Totally brilliant! I loved it. You should be proud. Your performance was completely brilliant.
I found the programme very interesting.
The part where you recreated a complicated chess position seeing the board only for a few seconds, but were unable to recreate the same exercise when a non chess player randomly put the pieces anywhere, I thought was a good demonstration of how the human chess player relies on pattern recognition.
I still find the fact that GM such as yourself, can win against players such as myself with comparative ease, even without sight of a chess board, and while concentrating on other things.
I would like to ask you a question though Susan. How are you when it comes to other strategy games such as Go or checkers. Are you above average with these games too, or are you only average?
brillian program, well done – was most impressed with the simultaneous blindfold/remote games…

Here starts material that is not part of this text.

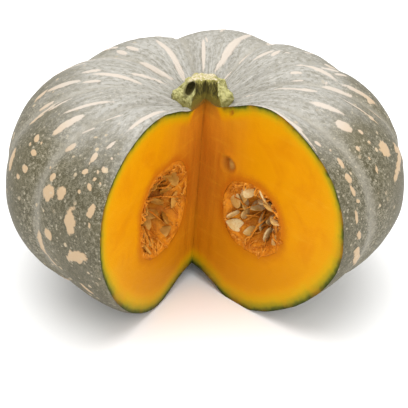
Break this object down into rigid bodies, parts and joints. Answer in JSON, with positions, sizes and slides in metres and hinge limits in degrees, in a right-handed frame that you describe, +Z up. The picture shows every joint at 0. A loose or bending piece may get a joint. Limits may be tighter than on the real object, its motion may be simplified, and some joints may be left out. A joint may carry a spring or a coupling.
{
  "type": "kabocha squash",
  "caption": "Ribbed grey-green kabocha squash with a wedge cut out of its front, showing orange flesh, a seed cavity with seeds and pulp, and a corky stub of stem.",
  "frame": {"origin": "under the middle of the whole squash, on the plane that it stands on", "axes": "+Z up towards the stem, -Y towards the side with the missing wedge, +X to the right as seen from there"},
  "size_m": [0.2696, 0.2538, 0.1572],
  "materials": {
    "rind": "matt waxy grey-green rind with cream flecks, and moist orange flesh on the cut faces",
    "cork": "dry pale green cork, dark olive where it is cut",
    "pulp": "moist orange fibres with cream seeds"
  },
  "bodies": {
    "root": {"rind_and_flesh": "rind", "stem": "cork", "seed_mass": "pulp"}
  },
  "joints": []
}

at what age do you recommend introducing a child to chess? and any other tips to enhance “brilliance” in kids, esp. in the very early months/years?
cheers
Hi anon,
That’s an interesting point you make about genius. I think maybe it’s one of those things that’s often difficult to define. They seemed to be asking from the outset whether it’s a thing of nature or nuture.
I’ve always tended to think nurture. After watching this, I might be more inclined to think that, in more technical subjects at least, it can be learned.
Interesting programme, im unable to find Bring up Genius on Amazon but would like to have read it.
I did not see it in any listings here in California. How can I watch it?
Well… about the question ‘genius’ is a thing of nature or a thing of nurture:
Some people can have ‘talent’, are intelligent eg…
But NO-ONE in the world ever was born a genius!!! Chess GrandMasters of course DID have talent to start with, but they just became geniusses in their field because of years and years if HARD WORK !!!! (preferrable starting at very young age!)
So yes, genius is all nurture, which can be build on talent. The Polgar sisters are proof for that!!
Nobody will be born with a 2700 Elo!!! No-one will have endgame skills just like that!!
It’s all hard work and lots of study and practice!!
Yes, that was quite interesting. It seemed to avoid the pitfall of “talking down to the audience” when discussing the science of memory, which always helps. I hate being patronised by TV shows!
Susan came across very well – friendly and down to earth as well as looking comfortable in front of the camera.
I watched this programme with keen anticipation, but was a little disappointed. Susan comes across brilliantly but I question the conclusions that have been rapidly drawn. How are we to properly conclude that Susan was trained to be a “genius” if we do not know what she would have been like but for that training? Her training began at 4 so we cannot sensibly conclude that she was not a genius before that time. Further, her father was an intelligent man and, though we were not told it is likely, so was her mother. All of her siblings are also gifted. How, therefore, can it be sensibly concluded that she is evidence of genius being trained? Now, if we took an example of someone who was a slow child and was then trained to be a genius, that would show something. Alternatively, taking a child from a family without any history of intelligence and then training them into a genius would also (though not as convincingly) show signs that genius can be trained. Notwithstanding this, the programme was very interesting.
I left the comment on 18 July at 4.48am (presumably US time) and just wanted to add: I wonder whether Susan’s own impression is that she was trained into being a genius or whether she feels she could have been one in the making in any event?
Saw it on cable in Australia.
I found the program extremely interesting. Some of the things about chess masters are common knowledge but the program also answered some unknowns. The speed she made moves against the amateur was impressive!